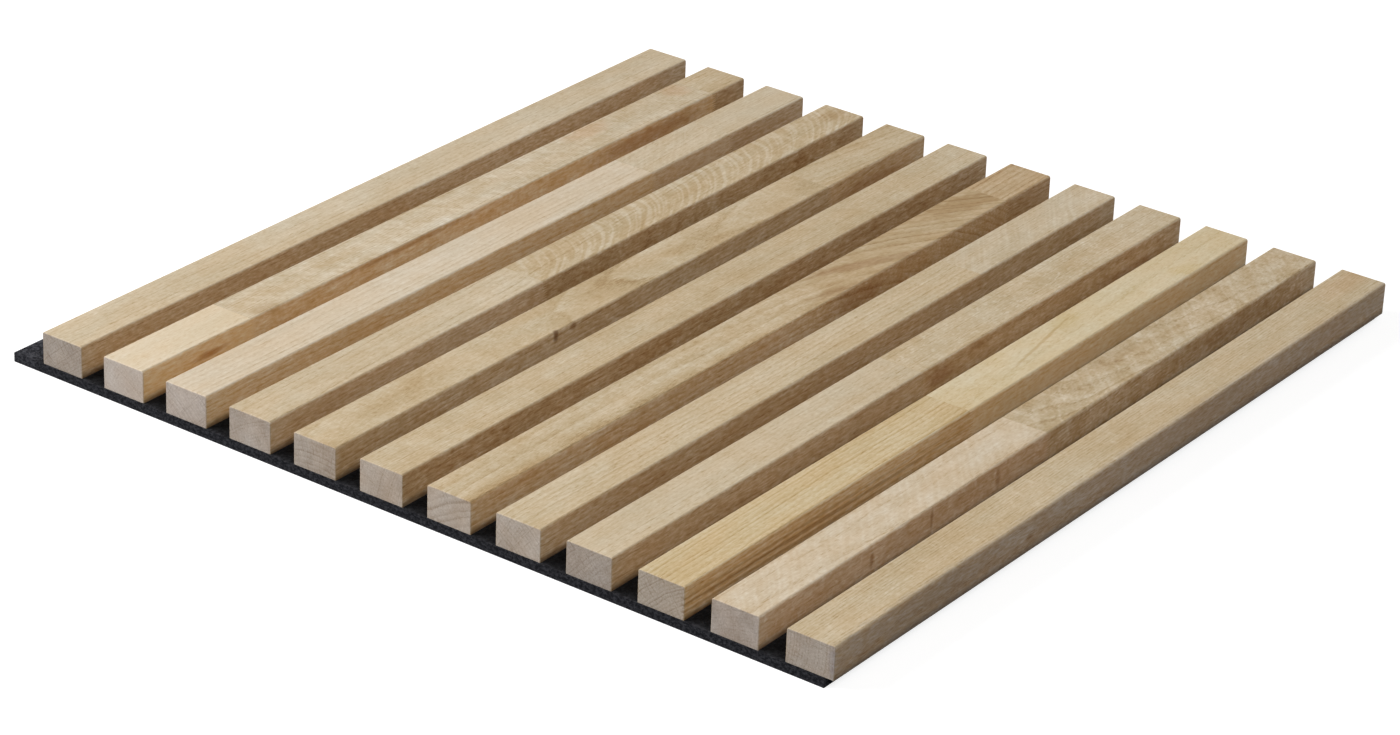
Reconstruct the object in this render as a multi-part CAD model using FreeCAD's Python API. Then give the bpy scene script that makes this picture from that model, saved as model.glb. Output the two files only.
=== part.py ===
"""Slatted wall panel: a row of oak slats stapled and glued to a sheet of black felt.

Each slat is a planed bar with two eased face arrises and square-cut ends. Most slats are made up
of two or three shorter lengths of oak, finger-jointed end to end. The joint's fingers show on the
slat's sides and its shoulder is a straight line across the face. The felt stands out past the first
slat and is set in under the last one, so that the next panel's felt butts against this one and the
gap between the slats stays the same across the join. The staples are driven from the back.

Units are millimetres. The panel lies on its back: +Z points out of the face, the slats run along Y
and the first slat is at -X. The origin is the middle of the back, under the whole panel's box.
"""
import FreeCAD, Part
import math
import os

# Slats
slat_count = 12
slat_pitch = 50.0
slat_width = 32.0
slat_height = 21.0
arris_radius = 1.5
end_ease = 0.4

# Felt backing
backing_length = 600.0
backing_thickness = 6.0
end_setback = 1.0
side_overhang = 5.5

# Finger joints
finger_length = 4.0
finger_pitch = 1.6
finger_tip = 0.3
least_shoulder = 0.5

# Places of the end joints, as shares of the slat's length from its near end
joint_shares = {
    2: (0.162, 0.942),
    3: (0.720, 0.862),
    4: (0.425,),
    5: (0.817,),
    7: (0.915,),
    8: (0.740,),
    9: (0.507,),
    10: (0.468,),
    11: (0.478,),
}

# Staples
staples_per_slat = 4
staple_crown = 11.0
staple_leg = 14.0
wire_width = 1.25
wire_thickness = 1.0
leg_point = 1.0
crown_sink = 0.3
staple_end_distance = 40.0

# Sizes that follow
gap_width = slat_pitch - slat_width
slat_length = backing_length - 2 * end_setback
backing_width = slat_count * slat_pitch
panel_width = backing_width + side_overhang
backing_left = -panel_width / 2
backing_near = -backing_length / 2
first_slat_left = backing_left + gap_width + side_overhang
slat_near = backing_near + end_setback
slat_far = slat_near + slat_length
slat_base = backing_thickness
slat_face = slat_base + slat_height


def slat_left(number):
    """Left side of a slat, counted from 1 at the felt's standing-out edge."""
    return first_slat_left + (number - 1) * slat_pitch


def extruded(points, direction):
    """Solid swept along a direction from the closed outline through the points."""
    outline = Part.makePolygon([FreeCAD.Vector(*point) for point in points + points[:1]])
    return Part.Face(outline).extrude(FreeCAD.Vector(*direction))


def slat_profile(left, y):
    """Section of a slat across its length: square at the felt, rounded at the face."""
    right = left + slat_width
    shoulder = slat_face - arris_radius
    turn = arris_radius * (1 - math.sqrt(0.5))

    def at(x, z):
        return FreeCAD.Vector(x, y, z)

    left_round = Part.Arc(
        at(left, shoulder), at(left + turn, slat_face - turn), at(left + arris_radius, slat_face)
    )
    right_round = Part.Arc(
        at(right - arris_radius, slat_face), at(right - turn, slat_face - turn), at(right, shoulder)
    )
    edges = [
        Part.LineSegment(at(left, slat_base), at(left, shoulder)).toShape(),
        left_round.toShape(),
        Part.LineSegment(at(left + arris_radius, slat_face), at(right - arris_radius, slat_face)).toShape(),
        right_round.toShape(),
        Part.LineSegment(at(right, shoulder), at(right, slat_base)).toShape(),
        Part.LineSegment(at(right, slat_base), at(left, slat_base)).toShape(),
    ]
    return Part.Face(Part.Wire(edges))


def slat_bar(left):
    """A whole slat before it is jointed, with the edges of its two end cuts eased."""
    bar = slat_profile(left, slat_near).extrude(FreeCAD.Vector(0, slat_length, 0))
    end_edges = []
    for edge in bar.Edges:
        box = edge.BoundBox
        across_the_end = box.YLength < end_ease / 2
        above_the_felt = box.ZMax > slat_base + end_ease / 2
        if across_the_end and above_the_felt:
            end_edges.append(edge)
    return bar.makeChamfer(end_ease, end_edges)


def near_side_of_joint(left, joint_y):
    """Everything on the near side of a finger joint: a block with a comb for its far side."""
    count = int((slat_height - 2 * least_shoulder) // finger_pitch)
    shoulder = (slat_height - count * finger_pitch) / 2
    root_y = joint_y - finger_length / 2
    tip_y = joint_y + finger_length / 2
    comb = []
    for finger in range(count):
        start = slat_base + shoulder + finger * finger_pitch
        middle = start + finger_pitch / 2
        end = start + finger_pitch
        comb.append((left, root_y, start + finger_tip / 2))
        comb.append((left, tip_y, middle - finger_tip / 2))
        comb.append((left, tip_y, middle + finger_tip / 2))
        comb.append((left, root_y, end - finger_tip / 2))
    below = (left, root_y, slat_base)
    above = (left, root_y, slat_face)
    back_above = (left, slat_near, slat_face)
    back_below = (left, slat_near, slat_base)
    return extruded([below] + comb + [above, back_above, back_below], (slat_width, 0, 0))


def split_at_joints(bar, number):
    """The lengths that make up one slat, from its near end to its far end."""
    pieces = []
    rest = bar
    for share in joint_shares.get(number, ()):
        near_side = near_side_of_joint(slat_left(number), slat_near + share * slat_length)
        pieces.append(rest.common(near_side).Solids[0])
        rest = rest.cut(near_side)
    pieces.append(rest.Solids[0])
    return pieces


def staple(middle_x, middle_y):
    """A staple with its crown across the slat, its legs up in the oak and their ends cut to points."""
    left = middle_x - staple_crown / 2
    right = middle_x + staple_crown / 2
    y = middle_y - wire_width / 2
    inside = crown_sink + wire_thickness
    top = crown_sink + staple_leg
    outline = [
        (left, y, crown_sink),
        (right, y, crown_sink),
        (right, y, top),
        (right - wire_thickness, y, top - leg_point),
        (right - wire_thickness, y, inside),
        (left + wire_thickness, y, inside),
        (left + wire_thickness, y, top - leg_point),
        (left, y, top),
    ]
    return extruded(outline, (0, wire_width, 0))


def crown_dent(middle_x, middle_y):
    """The dent under a staple's crown, where the crown is pressed in past the felt's back."""
    corner = FreeCAD.Vector(middle_x - staple_crown / 2, middle_y - wire_width / 2, 0)
    return Part.makeBox(staple_crown, wire_width, crown_sink, corner)


def staple_rows():
    """Distances of the staples along a slat, evenly spread between its ends."""
    first = slat_near + staple_end_distance
    last = slat_far - staple_end_distance
    step = (last - first) / (staples_per_slat - 1)
    return [first + row * step for row in range(staples_per_slat)]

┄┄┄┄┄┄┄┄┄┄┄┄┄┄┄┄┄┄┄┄

> [Required task]: Each line of the listing should be echoed back exactly.

> [Result of this exercise]:
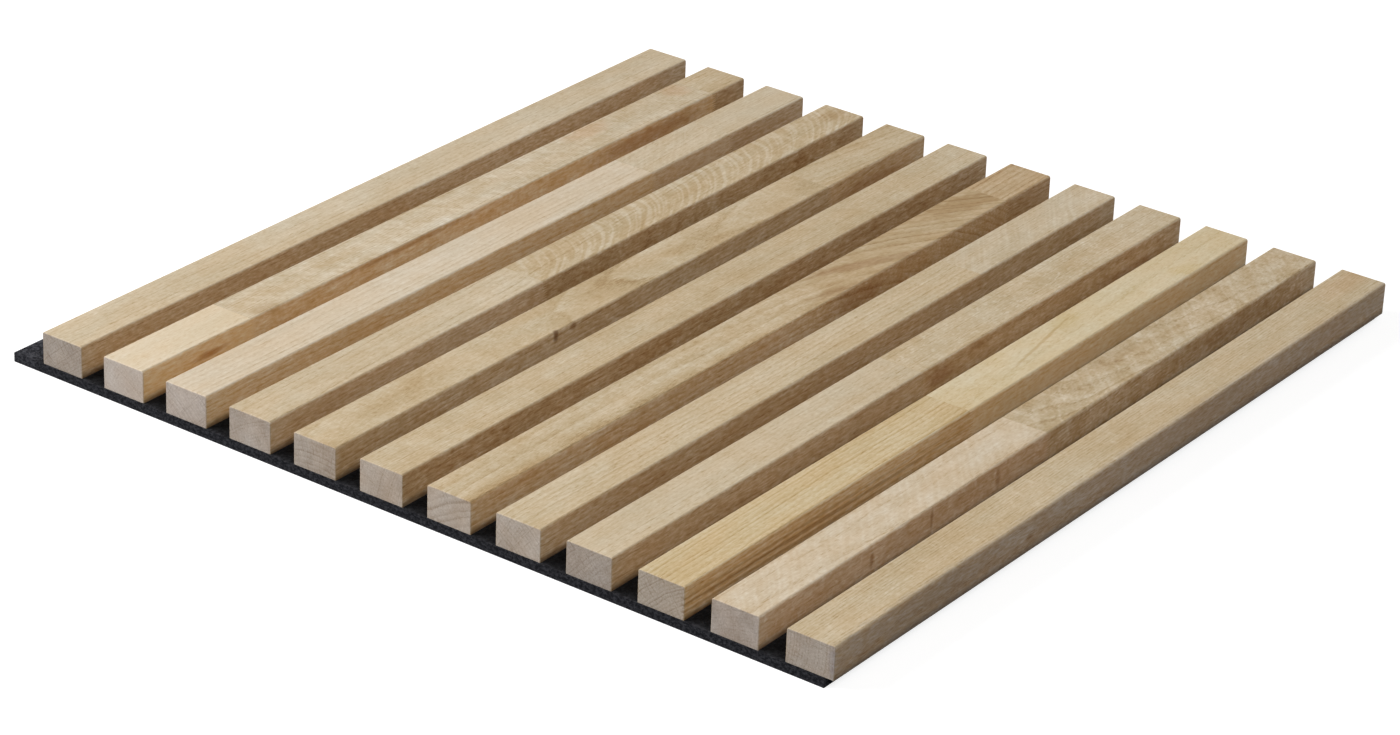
Reconstruct the object in this render as a multi-part CAD model using FreeCAD's Python API. Then give the bpy scene script that makes this picture from that model, saved as model.glb. Output the two files only.
=== part.py ===
"""Slatted wall panel: a row of oak slats stapled and glued to a sheet of black felt.

Each slat is a planed bar with two eased face arrises and square-cut ends. Most slats are made up
of two or three shorter lengths of oak, finger-jointed end to end. The joint's fingers show on the
slat's sides and its shoulder is a straight line across the face. The felt stands out past the first
slat and is set in under the last one, so that the next panel's felt butts against this one and the
gap between the slats stays the same across the join. The staples are driven from the back.

Units are millimetres. The panel lies on its back: +Z points out of the face, the slats run along Y
and the first slat is at -X. The origin is the middle of the back, under the whole panel's box.
"""
import FreeCAD, Part
import math
import os

# Slats
slat_count = 12
slat_pitch = 50.0
slat_width = 32.0
slat_height = 21.0
arris_radius = 1.5
end_ease = 0.4

# Felt backing
backing_length = 600.0
backing_thickness = 6.0
end_setback = 1.0
side_overhang = 5.5

# Finger joints
finger_length = 4.0
finger_pitch = 1.6
finger_tip = 0.3
least_shoulder = 0.5

# Places of the end joints, as shares of the slat's length from its near end
joint_shares = {
    2: (0.162, 0.942),
    3: (0.720, 0.862),
    4: (0.425,),
    5: (0.817,),
    7: (0.915,),
    8: (0.740,),
    9: (0.507,),
    10: (0.468,),
    11: (0.478,),
}

# Staples
staples_per_slat = 4
staple_crown = 11.0
staple_leg = 14.0
wire_width = 1.25
wire_thickness = 1.0
leg_point = 1.0
crown_sink = 0.3
staple_end_distance = 40.0

# Sizes that follow
gap_width = slat_pitch - slat_width
slat_length = backing_length - 2 * end_setback
backing_width = slat_count * slat_pitch
panel_width = backing_width + side_overhang
backing_left = -panel_width / 2
backing_near = -backing_length / 2
first_slat_left = backing_left + gap_width + side_overhang
slat_near = backing_near + end_setback
slat_far = slat_near + slat_length
slat_base = backing_thickness
slat_face = slat_base + slat_height


def slat_left(number):
    """Left side of a slat, counted from 1 at the felt's standing-out edge."""
    return first_slat_left + (number - 1) * slat_pitch


def extruded(points, direction):
    """Solid swept along a direction from the closed outline through the points."""
    outline = Part.makePolygon([FreeCAD.Vector(*point) for point in points + points[:1]])
    return Part.Face(outline).extrude(FreeCAD.Vector(*direction))


def slat_profile(left, y):
    """Section of a slat across its length: square at the felt, rounded at the face."""
    right = left + slat_width
    shoulder = slat_face - arris_radius
    turn = arris_radius * (1 - math.sqrt(0.5))

    def at(x, z):
        return FreeCAD.Vector(x, y, z)

    left_round = Part.Arc(
        at(left, shoulder), at(left + turn, slat_face - turn), at(left + arris_radius, slat_face)
    )
    right_round = Part.Arc(
        at(right - arris_radius, slat_face), at(right - turn, slat_face - turn), at(right, shoulder)
    )
    edges = [
        Part.LineSegment(at(left, slat_base), at(left, shoulder)).toShape(),
        left_round.toShape(),
        Part.LineSegment(at(left + arris_radius, slat_face), at(right - arris_radius, slat_face)).toShape(),
        right_round.toShape(),
        Part.LineSegment(at(right, shoulder), at(right, slat_base)).toShape(),
        Part.LineSegment(at(right, slat_base), at(left, slat_base)).toShape(),
    ]
    return Part.Face(Part.Wire(edges))


def slat_bar(left):
    """A whole slat before it is jointed, with the edges of its two end cuts eased."""
    bar = slat_profile(left, slat_near).extrude(FreeCAD.Vector(0, slat_length, 0))
    end_edges = []
    for edge in bar.Edges:
        box = edge.BoundBox
        across_the_end = box.YLength < end_ease / 2
        above_the_felt = box.ZMax > slat_base + end_ease / 2
        if across_the_end and above_the_felt:
            end_edges.append(edge)
    return bar.makeChamfer(end_ease, end_edges)


def near_side_of_joint(left, joint_y):
    """Everything on the near side of a finger joint: a block with a comb for its far side."""
    count = int((slat_height - 2 * least_shoulder) // finger_pitch)
    shoulder = (slat_height - count * finger_pitch) / 2
    root_y = joint_y - finger_length / 2
    tip_y = joint_y + finger_length / 2
    comb = []
    for finger in range(count):
        start = slat_base + shoulder + finger * finger_pitch
        middle = start + finger_pitch / 2
        end = start + finger_pitch
        comb.append((left, root_y, start + finger_tip / 2))
        comb.append((left, tip_y, middle - finger_tip / 2))
        comb.append((left, tip_y, middle + finger_tip / 2))
        comb.append((left, root_y, end - finger_tip / 2))
    below = (left, root_y, slat_base)
    above = (left, root_y, slat_face)
    back_above = (left, slat_near, slat_face)
    back_below = (left, slat_near, slat_base)
    return extruded([below] + comb + [above, back_above, back_below], (slat_width, 0, 0))


def split_at_joints(bar, number):
    """The lengths that make up one slat, from its near end to its far end."""
    pieces = []
    rest = bar
    for share in joint_shares.get(number, ()):
        near_side = near_side_of_joint(slat_left(number), slat_near + share * slat_length)
        pieces.append(rest.common(near_side).Solids[0])
        rest = rest.cut(near_side)
    pieces.append(rest.Solids[0])
    return pieces


def staple(middle_x, middle_y):
    """A staple with its crown across the slat, its legs up in the oak and their ends cut to points."""
    left = middle_x - staple_crown / 2
    right = middle_x + staple_crown / 2
    y = middle_y - wire_width / 2
    inside = crown_sink + wire_thickness
    top = crown_sink + staple_leg
    outline = [
        (left, y, crown_sink),
        (right, y, crown_sink),
        (right, y, top),
        (right - wire_thickness, y, top - leg_point),
        (right - wire_thickness, y, inside),
        (left + wire_thickness, y, inside),
        (left + wire_thickness, y, top - leg_point),
        (left, y, top),
    ]
    return extruded(outline, (0, wire_width, 0))


def crown_dent(middle_x, middle_y):
    """The dent under a staple's crown, where the crown is pressed in past the felt's back."""
    corner = FreeCAD.Vector(middle_x - staple_crown / 2, middle_y - wire_width / 2, 0)
    return Part.makeBox(staple_crown, wire_width, crown_sink, corner)


def staple_rows():
    """Distances of the staples along a slat, evenly spread between its ends."""
    first = slat_near + staple_end_distance
    last = slat_far - staple_end_distance
    step = (last - first) / (staples_per_slat - 1)
    return [first + row * step for row in range(staples_per_slat)]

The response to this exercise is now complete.